Pour through a fine mesh sieve into another bowl.
Now this is where Jacques Pepin failed me and didn’t tell me to preheat my oven. (I blame him instead of me and my refusal to read recipes all the way through before beginning.) He also didn’t give me the best advice on where and when to put water in the pan and I ended up ruining one of my custards. Here’s the smart way to do it:
Butter ramekins. Place ramekin in a deep pan and fill the pan with tepid water about halfway up the ramekin. Place the pan onto your oven rack. Ladle delicious mixture into ramekins.
Bake for 35-60 minutes, depending on the size of your ramekins. The water in the pan shouldn’t come to a boil and if it does, just add some cold water or ice cubes. Like with cakes, you can tell it’s ready if you stick a knife in the center and it comes out clean. Let rest 20 minutes before unmolding.
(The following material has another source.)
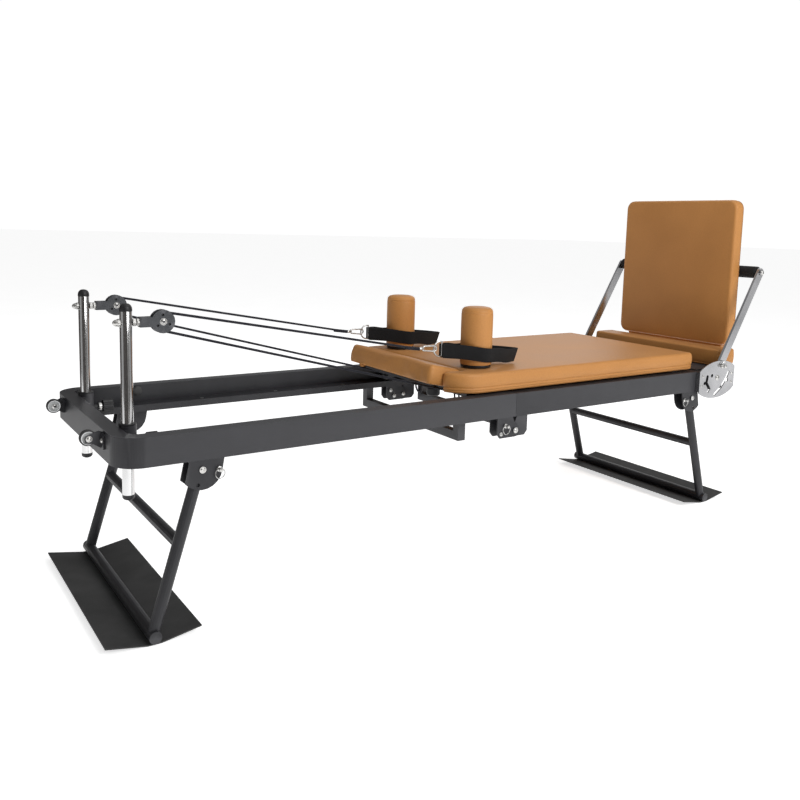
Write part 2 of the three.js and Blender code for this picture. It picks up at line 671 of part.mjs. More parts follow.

You are done unless you want to make a sauce. I made the sauce that came with the recipe, but it’s an old Escoffier-style sauce of heavy cream and butter and didn’t add anything to the custard.
Plate your custard all fancy like and sprinkle with the chives. I served it with fresh baguette slices, cornichons and mache salad mix dressed with lemon juice and olive and veg oil.
Result: I knew I should have doubled the amount of livers! This was a savory custard with a hint of liver. I wanted something really heavy on the liver flavor. It was very light and fluffy and eggy. It was an enjoyable light lunch, but I don’t think I’d make it again.